HIRED: As Cincinnati Reds manager for the 1983 season, RUSS NIXON, 47, who through Sunday had a 23-40 record with the Reds since being named interim replacement for the fired John McNamara.

ISSUED: By a three-judge panel in Federal Circuit Court in Denver, a stay of the Sept. 15 decision in Oklahoma City by U.S. District Court Judge Juan Burciaga that the NCAA's control of college football telecasts violated antitrust laws. The stay, which remains effective pending the NCAA's appeal of the district court decision, prevents individual colleges from negotiating independent television contracts.

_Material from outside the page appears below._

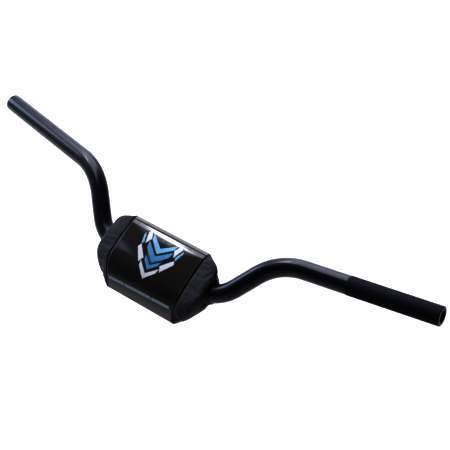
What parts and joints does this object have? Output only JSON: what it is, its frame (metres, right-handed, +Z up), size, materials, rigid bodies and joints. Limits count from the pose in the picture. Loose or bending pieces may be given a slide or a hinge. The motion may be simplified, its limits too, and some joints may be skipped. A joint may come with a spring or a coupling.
{
  "type": "motocross handlebar",
  "caption": "Bent, tapered motocross handlebar tube with a sewn foam pad closed round its clamp section.",
  "frame": {"origin": "centre of the clamp section, on the tube's axis", "axes": "+X along the clamp to the side with the knurled grip, +Y back to the rider, +Z up with the grips level"},
  "size_m": [0.6864, 0.1274, 0.1095],
  "materials": {
    "tube": "gloss black over aluminium, one grip end knurled and matte",
    "pad_vinyl": "gloss black printed vinyl",
    "pad_fabric": "matte slate woven fabric",
    "pad_band": "ribbed grey tape",
    "pad_lining": "matte black woven cover fabric",
    "pad_strip": "black hook and loop tape",
    "pad_foam": "dark grey closed-cell foam"
  },
  "bodies": {
    "root": {"handlebar_tube": "tube", "pad_foam": "pad_foam", "pad_front_panel": "pad_vinyl", "pad_end_panel_left": "pad_fabric", "pad_end_panel_right": "pad_fabric", "pad_top_band": "pad_band", "pad_bottom_panel": "pad_lining", "pad_upper_flap": "pad_lining", "pad_lower_flap": "pad_lining", "pad_loop_strip": "pad_strip", "pad_hook_strip": "pad_strip"}
  },
  "joints": []
}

NAMED: As coach of the NASL and MISL Golden Bay Earthquakes, ROGER THOMPSON, 39, who had a 1982 11-21 record as Edmonton coach.

PLACED ON PROBATION: For two years by the Southland Conference, the Louisiana Tech football team for cash-incentive-reward infractions totaling $20.00 during the 1980 season. Tech Head Coach Billy Brewer will not be allowed to recruit for one year, and the number of grants-in-aid Tech may award has been cut by three for the 1983-84 season.

For one year by the NCAA, the U. of Georgia football team for irregularities in the recruitment of George Smith, now a Texas A&M freshman. Georgia will lose three football scholarships next season.

SIGNED: To a three-year contract by the New York Knicks, free-agent Forward ERNIE GRUNFELD, 27. Grunfeld, Milwaukee's first-round pick in 1977, spent two seasons with the Bucks and three seasons with the Kansas City Kings, who chose not to match New York's undisclosed offer.

TRADED: By the Indiana Pacers, Center Tom Owens, 33, to the Detroit Pistons for a 1984 second-round draft choice.

DIED: Former Ohio State Track Coach (1931-65) LARRY N. SNYDER, 86, who served as U.S. Olympic track coach at the 1960 Games; in Columbus, Ohio. At Ohio State Snyder coached such notables as Sprinter-Long Jumper Jesse Owens, winner of four Olympic gold medals in '36, and Hurdler Glenn Davis, who won golds in both '56 and '60.

Lee JoAnnes, 89, who helped found the Green Bay Football Corp. in 1922, three years after the first Packer team was fielded; in Tucson. The publicly held corporation now runs the NFL club.